Trollfest '09 is a pet-friendly event as well. Feel free to bring your dog with you and do not worry if your pet gets hungry, as employees of the Jackson Zoo will be on hand to provide some of their animals as food when it gets to be feeding time for your little loved one.

Relax at the Fox News Tent. Since there are only three blonde reporters in Jackson (being blonde is a requirement for working at Fox News), Megan and Kathryn from WAPT and Wendy from WLBT will be on loan to Fox. To gain admittance to the VIP section, bring either your Republican Party ID card or a Rebel Flag. Bringing both and a torn-up Obama yard sign will entitle you to free drinks served by Megan, Wendy, and Kathryn. Get your tickets now. Since this is an event for trolls, no ID is required. Just bring the hate. Bring the family, Trollfest '09 is for EVERYONE!!!

This is definitely a Beaver production.


Note: Security provided by INS.

Trollfest '07

Jackson Jambalaya is the home of Trollfest '07. Catch this great event which promises to leave NE Jackson & Fondren in flames. Sonjay Poontang and his band headline the night with a special steel cage, no time limit "loser must leave town" bout between Alan Lange and "Big Cat"Donna Ladd following afterwards. Kamikaze will perform his new song F*** Bush, he's still a _____. Did I mention there was no referee? Dr. Heddy Matthias and Lori Gregory will face off in the undercard dueling with dangling participles and other um, devices. Robbie Bell will perform Her two latest songs: My Best Friends are in the Media and Mama's, Don't Let Your Babies Grow up to be George Bell. Sid Salter of The Clarion-Ledger will host "Pin the Tail on the Trial Lawyer", sponsored by State Farm.

There will be a hugging booth where in exchange for your young son, Frank Melton will give you a loooong hug. Trollfest will have a dunking booth where Muhammed the terrorist will curse you to Allah as you try to hit a target that will drop him into a vat of pig grease. However, in the true spirit of Separate But Equal, Don Imus and someone from NE Jackson will also sit in the dunking booth for an equal amount of time. Tom Head will give a reading for two hours on why he can't figure out who the hell he is. Cliff Cargill will give lessons with his .80 caliber desert eagle, using Frank Melton photos as targets. Tackleberry will be on hand for an autograph session. KIM Waaaaaade will be passing out free titles and deeds to crackhouses formerly owned by The Wood Street Players.

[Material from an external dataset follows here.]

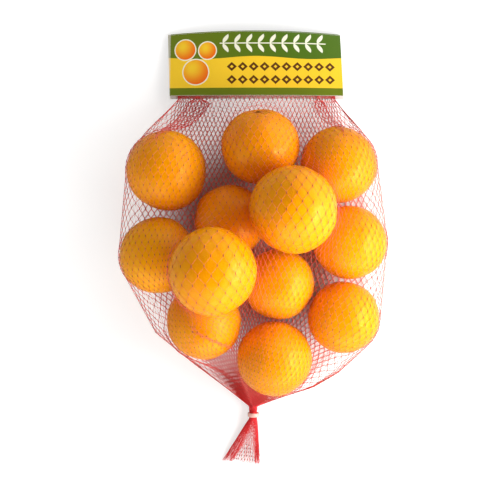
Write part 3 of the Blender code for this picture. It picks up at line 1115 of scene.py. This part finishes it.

If you get tired come relax at the Fox News Tent. To gain admittance to the VIP section, bring either your Republican Party ID card or a Rebel Flag. Bringing both will entitle you to free drinks.Get your tickets now. Since this is an event for trolls, no ID is required, just bring the hate. Bring the family, Trollfest '07 is for EVERYONE!!!

This is definitely a Beaver production.